** start of PROVIDED DATA **

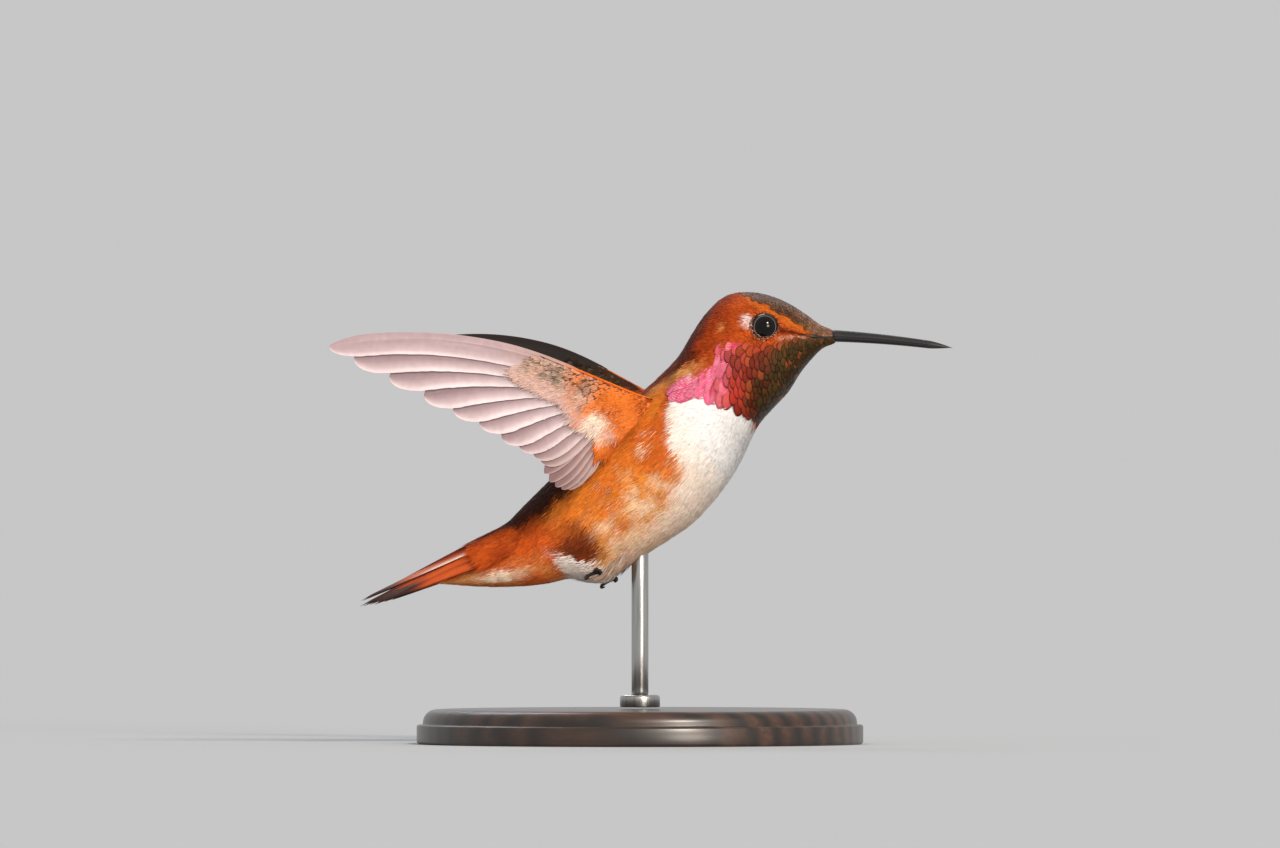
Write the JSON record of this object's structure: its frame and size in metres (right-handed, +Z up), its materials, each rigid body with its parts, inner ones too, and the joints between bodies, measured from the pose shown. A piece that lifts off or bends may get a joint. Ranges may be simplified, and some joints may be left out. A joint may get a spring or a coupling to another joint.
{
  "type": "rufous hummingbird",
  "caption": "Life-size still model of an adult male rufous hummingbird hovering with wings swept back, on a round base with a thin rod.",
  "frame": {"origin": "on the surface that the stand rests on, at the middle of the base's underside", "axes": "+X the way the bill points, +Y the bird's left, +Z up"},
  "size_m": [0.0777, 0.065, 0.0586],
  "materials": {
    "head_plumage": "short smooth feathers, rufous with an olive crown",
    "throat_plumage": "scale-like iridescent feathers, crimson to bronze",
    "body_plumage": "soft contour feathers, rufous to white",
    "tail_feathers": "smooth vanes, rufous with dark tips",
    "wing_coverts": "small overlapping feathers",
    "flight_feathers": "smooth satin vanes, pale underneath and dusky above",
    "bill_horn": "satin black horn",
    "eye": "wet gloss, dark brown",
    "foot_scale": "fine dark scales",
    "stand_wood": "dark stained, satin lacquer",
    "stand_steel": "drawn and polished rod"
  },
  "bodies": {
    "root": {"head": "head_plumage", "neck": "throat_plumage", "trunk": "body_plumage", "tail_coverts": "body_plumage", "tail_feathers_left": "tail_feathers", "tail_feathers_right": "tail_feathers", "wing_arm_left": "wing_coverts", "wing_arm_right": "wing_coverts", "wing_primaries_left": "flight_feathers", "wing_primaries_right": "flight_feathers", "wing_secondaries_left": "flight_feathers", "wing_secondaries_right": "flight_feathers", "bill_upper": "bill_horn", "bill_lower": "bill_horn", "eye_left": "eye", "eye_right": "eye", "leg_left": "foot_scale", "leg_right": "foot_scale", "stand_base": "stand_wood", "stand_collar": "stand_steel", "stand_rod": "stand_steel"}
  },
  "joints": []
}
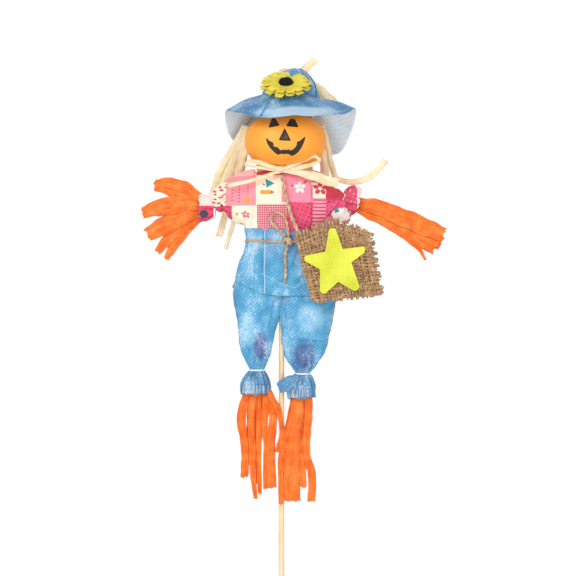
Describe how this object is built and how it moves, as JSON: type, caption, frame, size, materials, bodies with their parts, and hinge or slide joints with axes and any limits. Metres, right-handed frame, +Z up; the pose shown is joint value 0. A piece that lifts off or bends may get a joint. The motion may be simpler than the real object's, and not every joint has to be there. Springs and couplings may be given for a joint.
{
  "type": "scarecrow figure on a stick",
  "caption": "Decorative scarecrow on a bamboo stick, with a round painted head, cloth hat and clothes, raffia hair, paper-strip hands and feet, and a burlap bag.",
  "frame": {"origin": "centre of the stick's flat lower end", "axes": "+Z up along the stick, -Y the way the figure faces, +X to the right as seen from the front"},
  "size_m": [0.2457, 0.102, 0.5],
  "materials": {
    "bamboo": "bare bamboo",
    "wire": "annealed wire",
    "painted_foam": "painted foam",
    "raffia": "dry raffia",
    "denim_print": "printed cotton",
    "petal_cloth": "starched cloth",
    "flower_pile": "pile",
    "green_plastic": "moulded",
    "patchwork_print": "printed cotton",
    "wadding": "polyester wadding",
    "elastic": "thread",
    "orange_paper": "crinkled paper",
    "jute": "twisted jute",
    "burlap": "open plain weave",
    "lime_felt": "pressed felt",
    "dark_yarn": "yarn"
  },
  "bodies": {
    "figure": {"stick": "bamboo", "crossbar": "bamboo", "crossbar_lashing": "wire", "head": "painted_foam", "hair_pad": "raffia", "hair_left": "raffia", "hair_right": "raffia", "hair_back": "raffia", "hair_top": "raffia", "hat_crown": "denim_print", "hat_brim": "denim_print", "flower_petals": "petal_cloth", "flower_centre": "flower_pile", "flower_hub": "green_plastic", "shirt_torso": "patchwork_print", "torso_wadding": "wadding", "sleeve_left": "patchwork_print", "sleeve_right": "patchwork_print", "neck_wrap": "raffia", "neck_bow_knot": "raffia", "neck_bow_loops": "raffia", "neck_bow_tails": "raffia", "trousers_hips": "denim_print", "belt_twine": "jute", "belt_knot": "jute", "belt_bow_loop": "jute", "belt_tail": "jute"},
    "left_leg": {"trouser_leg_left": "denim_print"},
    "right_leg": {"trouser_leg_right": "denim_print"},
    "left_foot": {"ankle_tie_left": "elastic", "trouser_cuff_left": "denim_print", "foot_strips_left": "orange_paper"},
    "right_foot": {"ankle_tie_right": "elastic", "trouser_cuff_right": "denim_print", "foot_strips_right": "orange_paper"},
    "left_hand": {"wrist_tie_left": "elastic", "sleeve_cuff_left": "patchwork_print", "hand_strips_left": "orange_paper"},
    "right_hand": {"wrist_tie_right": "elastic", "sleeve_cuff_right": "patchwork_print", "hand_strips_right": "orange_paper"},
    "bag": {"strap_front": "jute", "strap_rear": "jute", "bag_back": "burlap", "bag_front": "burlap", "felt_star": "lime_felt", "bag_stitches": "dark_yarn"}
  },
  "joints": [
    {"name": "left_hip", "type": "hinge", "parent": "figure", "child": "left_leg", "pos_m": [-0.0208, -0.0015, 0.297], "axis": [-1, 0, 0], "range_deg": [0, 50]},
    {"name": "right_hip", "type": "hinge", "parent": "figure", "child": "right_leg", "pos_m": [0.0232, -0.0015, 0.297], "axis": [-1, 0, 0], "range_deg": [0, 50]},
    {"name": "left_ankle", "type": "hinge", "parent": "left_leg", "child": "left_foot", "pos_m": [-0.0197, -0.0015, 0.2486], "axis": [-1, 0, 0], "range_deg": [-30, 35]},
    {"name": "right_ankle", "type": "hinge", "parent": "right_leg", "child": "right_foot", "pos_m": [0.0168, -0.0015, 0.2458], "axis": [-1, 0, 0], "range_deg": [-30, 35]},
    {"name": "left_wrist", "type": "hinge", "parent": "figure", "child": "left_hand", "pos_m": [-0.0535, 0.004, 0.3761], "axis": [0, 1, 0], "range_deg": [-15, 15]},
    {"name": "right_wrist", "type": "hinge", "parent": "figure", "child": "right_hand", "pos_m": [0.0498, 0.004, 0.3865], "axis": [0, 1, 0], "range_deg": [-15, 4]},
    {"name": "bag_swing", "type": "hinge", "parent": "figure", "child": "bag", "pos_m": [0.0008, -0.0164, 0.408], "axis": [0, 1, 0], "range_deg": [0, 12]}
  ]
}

** end of PROVIDED DATA **
** start of PROVIDED DATA **

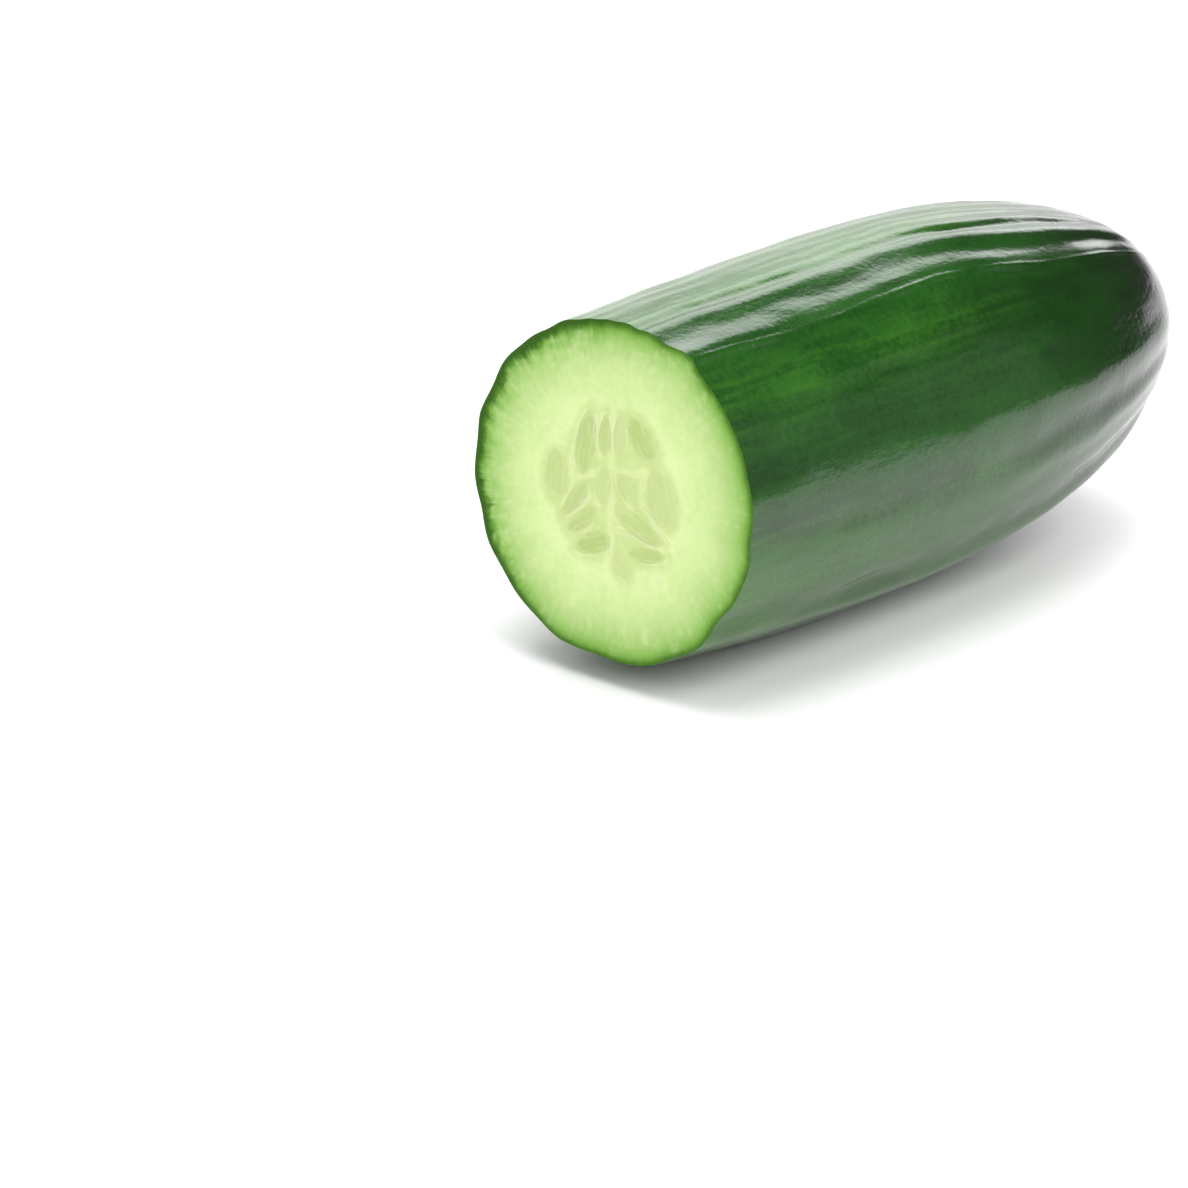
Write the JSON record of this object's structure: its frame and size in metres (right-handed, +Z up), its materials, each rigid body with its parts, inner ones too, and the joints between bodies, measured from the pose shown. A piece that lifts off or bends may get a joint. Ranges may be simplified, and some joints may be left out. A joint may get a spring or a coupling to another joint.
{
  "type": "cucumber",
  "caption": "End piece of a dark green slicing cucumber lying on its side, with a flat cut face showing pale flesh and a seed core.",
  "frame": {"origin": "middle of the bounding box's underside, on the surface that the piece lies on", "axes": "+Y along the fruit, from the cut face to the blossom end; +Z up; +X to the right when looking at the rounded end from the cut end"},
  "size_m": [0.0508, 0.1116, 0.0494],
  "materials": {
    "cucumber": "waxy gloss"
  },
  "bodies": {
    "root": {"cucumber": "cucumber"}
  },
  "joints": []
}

** end of PROVIDED DATA **

Pick out lines containing the word "from", each one as written.

Write the JSON record of this object's structure: its frame and size in metres (right-handed, +Z up), its materials, each rigid body with its parts, inner ones too, and the joints between bodies, measured from the pose shown. A piece that lifts off or bends may get a joint. Ranges may be simplified, and some joints may be left out. A joint may get a spring or a coupling to another joint.
  "frame": {"origin": "centre of the stick's flat lower end", "axes": "+Z up along the stick, -Y the way the figure faces, +X to the right as seen from the front"},
Write the JSON record of this object's structure: its frame and size in metres (right-handed, +Z up), its materials, each rigid body with its parts, inner ones too, and the joints between bodies, measured from the pose shown. A piece that lifts off or bends may get a joint. Ranges may be simplified, and some joints may be left out. A joint may get a spring or a coupling to another joint.
  "frame": {"origin": "middle of the bounding box's underside, on the surface that the piece lies on", "axes": "+Y along the fruit, from the cut face to the blossom end; +Z up; +X to the right when looking at the rounded end from the cut end"},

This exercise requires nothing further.